:: Task brief ::
Gather up every line that includes the string "code".
--- begin Data entries ---
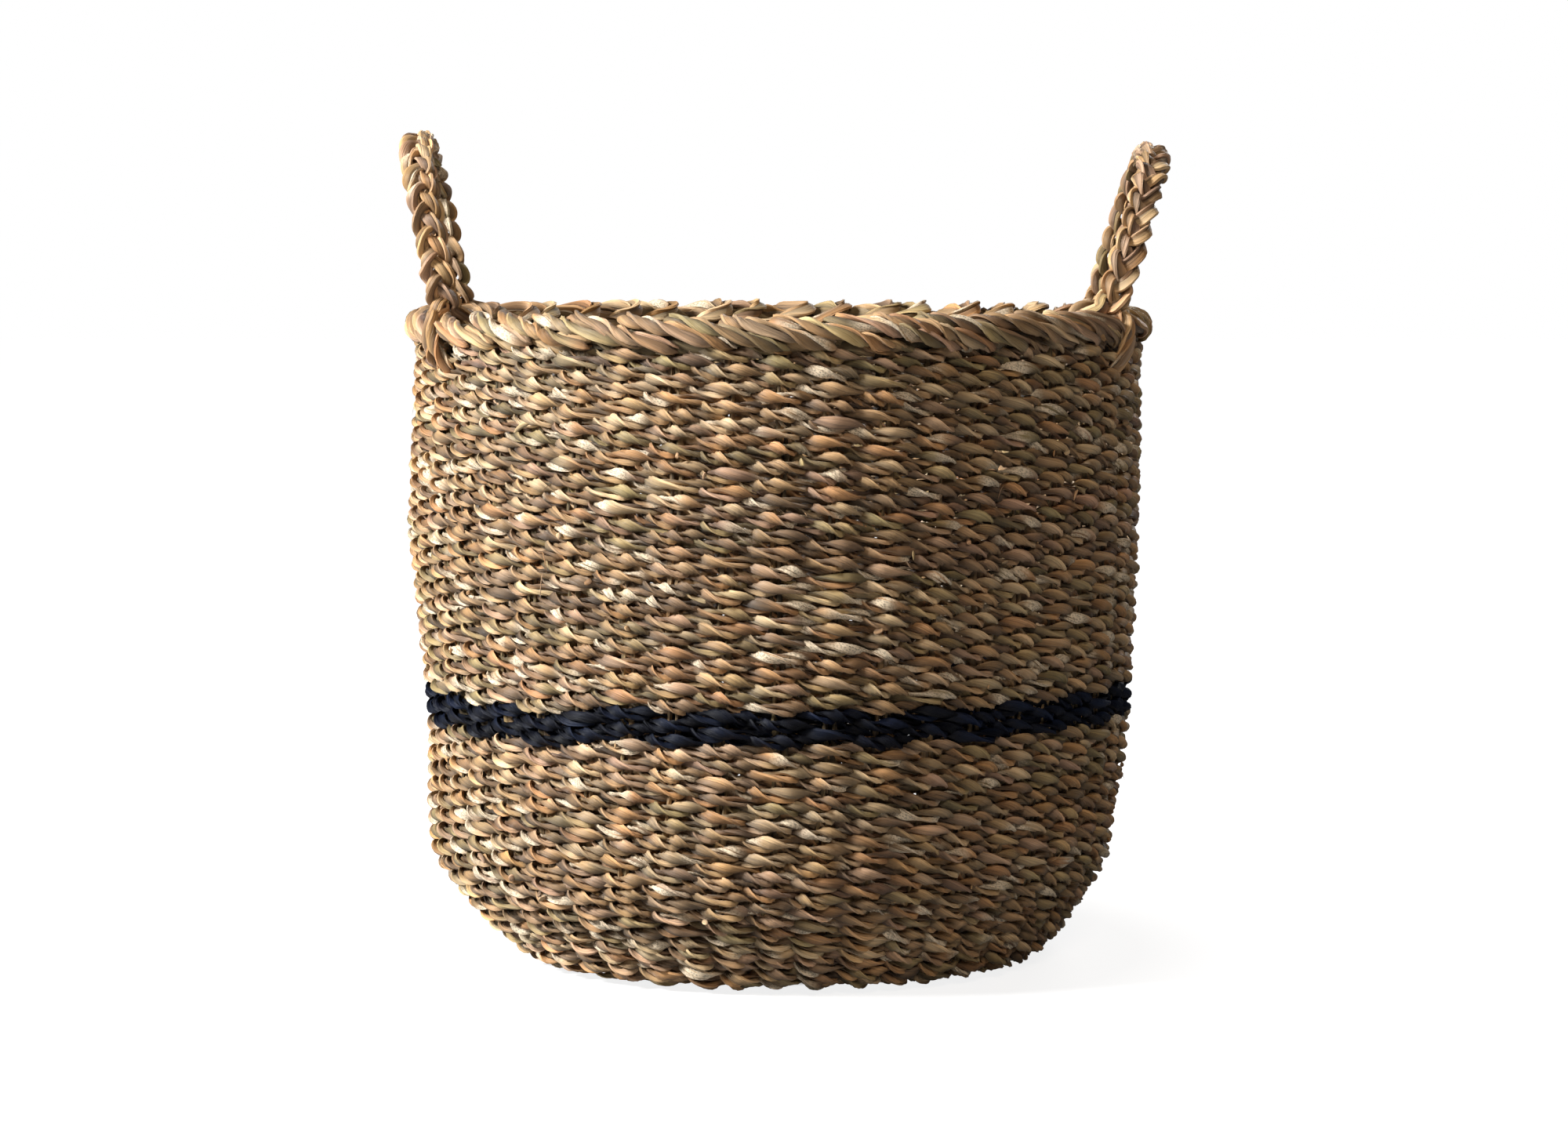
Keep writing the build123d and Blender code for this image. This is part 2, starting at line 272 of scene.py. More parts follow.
# ---- Camera, light and floor ---------------------------------------------------------------
CAMERA_DISTANCE = 2.25
CAMERA_HEIGHT = 0.401
CAMERA_PITCH = math.radians(4.9)
CAMERA_SHIFT = 3 * MM
SENSOR_MM = 36
LENS_MM = 93.4
LIGHT_TARGET = (0, 0, 0.2)
LIGHTS = (                      # name, place, size, power, colour
    ("key", (-1.72, -0.78, 1.25), 0.6, 99, (1, 1, 1)),
    ("fill", (0.4, -1.8, 1.4), 0.6, 12.5, (1.0, 0.87, 0.74)),
    ("back", (0.9, 1.7, 1.2), 0.8, 16, (1, 1, 1)),
)
WORLD_STRENGTH = 0.02           # on the object; the camera sees 1
FLOOR_HALF_SIZE = 12
FLOOR_DROP = 0.2 * MM
FLOOR_GREY = 0.3
FLOOR_GLOW = (0.84, 1.0)        # near the basket and away from it
FLOOR_GLOW_RADII = (0.20, 0.30)
# painted shade: the floor stops glowing under the basket, inside these radii
FLOOR_DARK_RADII = (0.112, 0.124)
FLOOR_BOUNCE = 0.03             # glow that falls on the basket

# ---- Colours (sRGB of the dry plies, with how often each turns up) --------------------------
NATURAL = (
    ((198, 161, 117), 0.32),    # tan
    ((176, 153, 108), 0.14),    # olive
    ((196, 150, 102), 0.15),    # orange brown
    ((197, 161, 129), 0.15),    # pinkish tan
    ((214, 185, 144), 0.13),    # pale straw
    ((156, 126, 95), 0.11),     # grey brown
)
NAVY = (
    ((13, 22, 42), 0.5),
    ((9, 15, 31), 0.3),
    ((19, 30, 54), 0.2),
)
STAKE_COLOURS = (
    ((150, 124, 88), 0.6),
    ((128, 110, 78), 0.4),
)


def linear(srgb):
    value = np.array(srgb, float) / 255
    return np.where(value <= 0.04045, value / 12.92, ((value + 0.055) / 1.055) ** 2.4)


# ---- Outline -------------------------------------------------------------------------------
def outline(distance, depth):
    """Radius, height and outward direction at distances along the outer surface."""
    distance = np.asarray(distance, float)
    corner = np.clip((distance - BASE_END) / CORNER_RADIUS, 0, math.pi / 2 - WALL_LEAN)
    wall = np.clip((distance - CORNER_END) / WALL_ARC_RADIUS, 0, WALL_LEAN)
    angle = corner - math.pi / 2 + wall
    radius = np.minimum(distance, BASE_END)
    radius = radius + CORNER_RADIUS * np.sin(corner)
    height = CORNER_RADIUS * (1 - np.cos(corner))
    sagging = np.minimum(corner / SAG_ANGLE, 1)
    height = height - SAG_HEIGHT * (sagging**2 - sagging**4)
    on_wall = distance > CORNER_END
    radius = np.where(
        on_wall, BELLY_RADIUS - WALL_ARC_RADIUS * (1 - np.cos(WALL_LEAN - wall)), radius
    )
    height = np.where(
        on_wall, UPRIGHT_Z - WALL_ARC_RADIUS * np.sin(WALL_LEAN - wall), height
    )
    height = height + np.maximum(distance - WALL_ARC_END, 0)
    out = np.stack([np.cos(angle), np.sin(angle)], -1)
    return radius - depth * out[..., 0], height - depth * out[..., 1], out


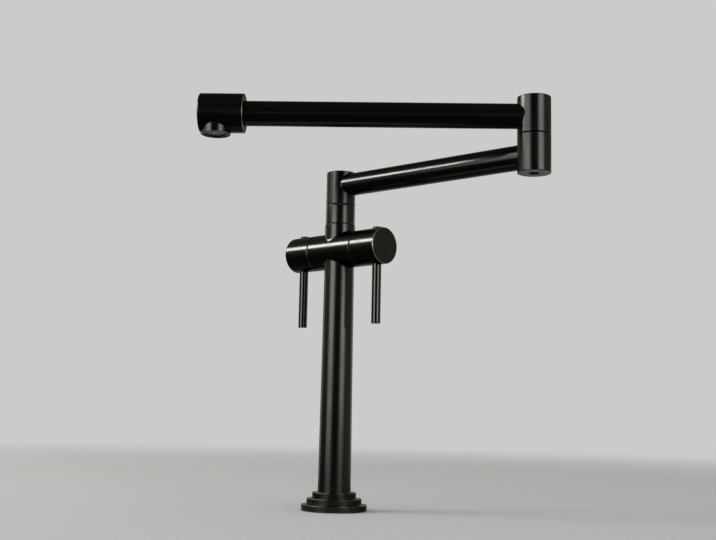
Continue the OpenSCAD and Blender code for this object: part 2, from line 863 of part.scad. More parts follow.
--- end Data entries ---
:: Exercise result ::
Keep writing the build123d and Blender code for this image. This is part 2, starting at line 272 of scene.py. More parts follow.
Continue the OpenSCAD and Blender code for this object: part 2, from line 863 of part.scad. More parts follow.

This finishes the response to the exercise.